Imagine if we relied on oil companies to publish evidence that CO2 emissions cause climate change. This statement against interest by Anthropic illustrates the epistemic vulnerability in which funding agencies and universities have uncritically accepted vibes-based claims. Universities should be at least as critical as Anthropic, and should have been leading independent studies with scope similar to this one and the METR study (a group aligned with boosters, also publishing against interest).
https://arxiv.org/abs/2601.20245
RE: https://hachyderm.io/@jenniferplusplus/115997206891480467
Excellent long thread. And there's an important point here about the group that started with "conceptual inquiry" (a bit of a misnomer because LLM responses will often be misleading as the subject matter gets more novel, there are more distractors, etc.) and moved to "delegation" (suffering a 30% drop in quiz performance, apparently without noticing and self-correcting).
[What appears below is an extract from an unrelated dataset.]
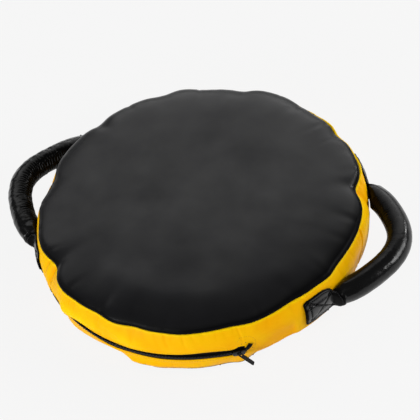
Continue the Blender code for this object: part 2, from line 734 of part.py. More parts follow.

Those study participants did that entirely of their own volition, and there isn't a cohort that went the other way. It's like a new years resolution phenomenon where people start out with the best intent and then rationalize a pattern of behavior that is actually harmful. Any educators who think that good habits will develop needs to contend with the evidence showing exactly the opposite. This is also consistent with the METR study showing the cognitive bias in which people believe these products and this mode of interaction makes them mode "productive" or helps their learning even when metrics show the opposite effect. I think studying this effect through psychology of addiction would be fruitful.